+++ SUPPLIED DATA +++
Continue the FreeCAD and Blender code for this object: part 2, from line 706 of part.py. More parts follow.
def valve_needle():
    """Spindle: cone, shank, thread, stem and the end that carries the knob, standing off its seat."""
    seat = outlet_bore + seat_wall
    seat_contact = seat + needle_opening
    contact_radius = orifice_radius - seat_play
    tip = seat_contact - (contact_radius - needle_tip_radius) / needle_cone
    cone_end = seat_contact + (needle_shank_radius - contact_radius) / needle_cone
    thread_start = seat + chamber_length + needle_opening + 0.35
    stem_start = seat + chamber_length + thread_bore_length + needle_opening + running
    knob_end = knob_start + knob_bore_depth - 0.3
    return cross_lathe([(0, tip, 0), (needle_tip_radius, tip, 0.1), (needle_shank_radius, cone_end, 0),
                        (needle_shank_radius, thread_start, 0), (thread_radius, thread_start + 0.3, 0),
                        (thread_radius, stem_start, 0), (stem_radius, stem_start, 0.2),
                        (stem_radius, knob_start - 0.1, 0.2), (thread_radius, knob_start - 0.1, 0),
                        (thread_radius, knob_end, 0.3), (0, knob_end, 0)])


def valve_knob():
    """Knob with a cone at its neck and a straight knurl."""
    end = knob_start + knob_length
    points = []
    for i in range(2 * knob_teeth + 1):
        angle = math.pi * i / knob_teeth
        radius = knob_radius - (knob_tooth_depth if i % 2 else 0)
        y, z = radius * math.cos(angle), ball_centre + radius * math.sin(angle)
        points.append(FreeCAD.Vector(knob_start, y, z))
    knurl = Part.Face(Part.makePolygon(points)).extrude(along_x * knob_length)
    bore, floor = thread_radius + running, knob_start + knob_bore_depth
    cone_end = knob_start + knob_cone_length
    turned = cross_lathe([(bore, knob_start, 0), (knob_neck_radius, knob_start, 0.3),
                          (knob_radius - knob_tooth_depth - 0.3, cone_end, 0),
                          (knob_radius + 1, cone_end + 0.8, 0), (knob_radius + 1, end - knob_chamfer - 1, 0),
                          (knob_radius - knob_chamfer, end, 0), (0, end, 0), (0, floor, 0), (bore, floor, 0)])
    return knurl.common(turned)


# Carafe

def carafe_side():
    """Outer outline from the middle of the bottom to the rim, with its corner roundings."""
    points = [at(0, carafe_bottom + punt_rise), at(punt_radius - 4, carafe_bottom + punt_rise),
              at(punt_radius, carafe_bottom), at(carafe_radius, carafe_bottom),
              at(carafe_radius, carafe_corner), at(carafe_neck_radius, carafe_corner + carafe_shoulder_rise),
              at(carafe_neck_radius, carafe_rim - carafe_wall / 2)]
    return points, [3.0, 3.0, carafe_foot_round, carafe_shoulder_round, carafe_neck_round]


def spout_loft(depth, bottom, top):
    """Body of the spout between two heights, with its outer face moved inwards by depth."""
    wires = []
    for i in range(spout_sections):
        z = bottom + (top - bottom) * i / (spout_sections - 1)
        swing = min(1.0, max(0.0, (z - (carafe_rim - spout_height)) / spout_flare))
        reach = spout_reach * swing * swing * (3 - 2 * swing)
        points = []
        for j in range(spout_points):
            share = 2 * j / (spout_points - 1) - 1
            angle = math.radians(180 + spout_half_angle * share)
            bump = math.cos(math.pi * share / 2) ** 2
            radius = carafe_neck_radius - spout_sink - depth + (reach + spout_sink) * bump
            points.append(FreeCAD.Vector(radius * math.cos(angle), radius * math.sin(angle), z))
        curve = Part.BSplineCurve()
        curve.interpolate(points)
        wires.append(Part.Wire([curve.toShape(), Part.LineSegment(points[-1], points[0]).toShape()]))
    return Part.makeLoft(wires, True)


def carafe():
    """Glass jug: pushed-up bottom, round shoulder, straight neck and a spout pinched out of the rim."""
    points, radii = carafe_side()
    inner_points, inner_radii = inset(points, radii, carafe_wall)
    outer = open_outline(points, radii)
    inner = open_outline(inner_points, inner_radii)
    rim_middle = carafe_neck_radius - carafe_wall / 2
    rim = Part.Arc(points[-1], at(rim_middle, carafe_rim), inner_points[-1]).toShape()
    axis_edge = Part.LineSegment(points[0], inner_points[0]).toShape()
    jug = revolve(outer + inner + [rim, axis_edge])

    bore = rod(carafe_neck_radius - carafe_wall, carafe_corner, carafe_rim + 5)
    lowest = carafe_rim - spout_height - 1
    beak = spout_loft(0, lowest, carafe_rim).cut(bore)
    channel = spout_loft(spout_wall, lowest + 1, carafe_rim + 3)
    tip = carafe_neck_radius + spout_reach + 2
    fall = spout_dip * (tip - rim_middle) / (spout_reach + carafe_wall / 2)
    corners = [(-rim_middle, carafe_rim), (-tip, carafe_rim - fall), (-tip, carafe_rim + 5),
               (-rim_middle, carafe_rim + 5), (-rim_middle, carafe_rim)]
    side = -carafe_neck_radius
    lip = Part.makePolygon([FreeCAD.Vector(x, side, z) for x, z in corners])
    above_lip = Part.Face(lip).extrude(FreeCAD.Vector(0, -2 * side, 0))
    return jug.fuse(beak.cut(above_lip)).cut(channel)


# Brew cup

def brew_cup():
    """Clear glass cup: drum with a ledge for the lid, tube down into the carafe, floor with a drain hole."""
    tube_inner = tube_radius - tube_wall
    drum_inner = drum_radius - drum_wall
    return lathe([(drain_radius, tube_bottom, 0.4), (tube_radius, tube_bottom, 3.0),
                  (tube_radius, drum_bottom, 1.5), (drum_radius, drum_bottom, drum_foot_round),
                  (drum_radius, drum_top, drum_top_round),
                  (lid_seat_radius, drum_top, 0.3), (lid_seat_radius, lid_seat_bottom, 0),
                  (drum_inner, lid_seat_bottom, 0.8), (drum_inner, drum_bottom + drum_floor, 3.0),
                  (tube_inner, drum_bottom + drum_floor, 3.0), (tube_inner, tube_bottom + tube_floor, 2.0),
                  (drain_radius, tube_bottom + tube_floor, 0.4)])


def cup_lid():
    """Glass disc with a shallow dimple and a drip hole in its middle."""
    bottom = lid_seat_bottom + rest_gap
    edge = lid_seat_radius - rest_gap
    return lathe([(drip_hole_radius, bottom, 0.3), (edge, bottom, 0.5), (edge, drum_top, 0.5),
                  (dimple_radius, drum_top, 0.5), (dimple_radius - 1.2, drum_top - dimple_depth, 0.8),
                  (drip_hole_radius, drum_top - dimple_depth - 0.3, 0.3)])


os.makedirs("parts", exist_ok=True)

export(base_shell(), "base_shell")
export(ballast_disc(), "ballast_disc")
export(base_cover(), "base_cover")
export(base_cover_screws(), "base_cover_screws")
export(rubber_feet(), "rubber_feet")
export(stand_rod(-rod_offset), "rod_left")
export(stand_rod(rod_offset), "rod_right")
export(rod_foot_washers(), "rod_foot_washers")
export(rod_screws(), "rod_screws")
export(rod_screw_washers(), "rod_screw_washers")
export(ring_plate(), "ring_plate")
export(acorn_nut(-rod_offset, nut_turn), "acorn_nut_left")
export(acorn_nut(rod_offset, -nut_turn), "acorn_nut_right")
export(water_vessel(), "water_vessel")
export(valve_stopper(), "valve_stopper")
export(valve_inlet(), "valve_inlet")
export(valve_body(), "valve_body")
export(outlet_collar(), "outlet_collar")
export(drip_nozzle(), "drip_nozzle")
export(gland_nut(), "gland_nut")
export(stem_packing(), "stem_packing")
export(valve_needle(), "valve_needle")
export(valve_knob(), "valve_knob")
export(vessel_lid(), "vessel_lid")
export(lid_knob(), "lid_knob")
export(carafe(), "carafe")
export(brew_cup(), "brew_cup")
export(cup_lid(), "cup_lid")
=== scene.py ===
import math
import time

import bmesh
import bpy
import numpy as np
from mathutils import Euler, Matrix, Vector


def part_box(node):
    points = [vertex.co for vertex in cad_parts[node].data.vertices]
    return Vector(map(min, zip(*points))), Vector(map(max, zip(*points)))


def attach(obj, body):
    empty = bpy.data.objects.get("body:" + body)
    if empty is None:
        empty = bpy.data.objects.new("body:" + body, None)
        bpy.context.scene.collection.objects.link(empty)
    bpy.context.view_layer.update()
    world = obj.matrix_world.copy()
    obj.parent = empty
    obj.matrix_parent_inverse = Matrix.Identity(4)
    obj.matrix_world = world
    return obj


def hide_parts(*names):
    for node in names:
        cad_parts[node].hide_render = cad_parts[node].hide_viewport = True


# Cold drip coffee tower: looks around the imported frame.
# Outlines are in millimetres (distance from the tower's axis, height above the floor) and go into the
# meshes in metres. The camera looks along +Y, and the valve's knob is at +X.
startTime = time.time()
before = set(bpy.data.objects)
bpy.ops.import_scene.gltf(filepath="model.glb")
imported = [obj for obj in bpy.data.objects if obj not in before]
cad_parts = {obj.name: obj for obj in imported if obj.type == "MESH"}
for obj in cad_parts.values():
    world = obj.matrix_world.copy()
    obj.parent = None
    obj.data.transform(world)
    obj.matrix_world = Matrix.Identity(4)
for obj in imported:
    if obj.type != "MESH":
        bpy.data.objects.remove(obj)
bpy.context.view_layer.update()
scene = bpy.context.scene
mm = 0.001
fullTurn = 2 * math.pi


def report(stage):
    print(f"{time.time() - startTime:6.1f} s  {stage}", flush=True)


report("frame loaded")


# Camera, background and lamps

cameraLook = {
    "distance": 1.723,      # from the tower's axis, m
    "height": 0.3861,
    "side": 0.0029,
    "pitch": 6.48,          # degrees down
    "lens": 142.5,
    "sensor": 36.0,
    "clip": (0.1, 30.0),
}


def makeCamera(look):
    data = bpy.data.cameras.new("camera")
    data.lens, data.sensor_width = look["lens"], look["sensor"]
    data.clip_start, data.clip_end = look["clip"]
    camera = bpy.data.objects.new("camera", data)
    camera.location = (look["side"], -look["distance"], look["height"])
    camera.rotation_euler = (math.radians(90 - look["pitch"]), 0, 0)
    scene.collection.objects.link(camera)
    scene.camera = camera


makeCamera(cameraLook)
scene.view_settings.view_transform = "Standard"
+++
_WHAT THE TASK ASKS:_
Retype the portion of the data above that starts on the line with "for node in" and finishes on the line with "obj.data.transform(world)", including both of those lines.

_EXERCISE SOLUTION:_
    for node in names:
        cad_parts[node].hide_render = cad_parts[node].hide_viewport = True


# Cold drip coffee tower: looks around the imported frame.
# Outlines are in millimetres (distance from the tower's axis, height above the floor) and go into the
# meshes in metres. The camera looks along +Y, and the valve's knob is at +X.
startTime = time.time()
before = set(bpy.data.objects)
bpy.ops.import_scene.gltf(filepath="model.glb")
imported = [obj for obj in bpy.data.objects if obj not in before]
cad_parts = {obj.name: obj for obj in imported if obj.type == "MESH"}
for obj in cad_parts.values():
    world = obj.matrix_world.copy()
    obj.parent = None
    obj.data.transform(world)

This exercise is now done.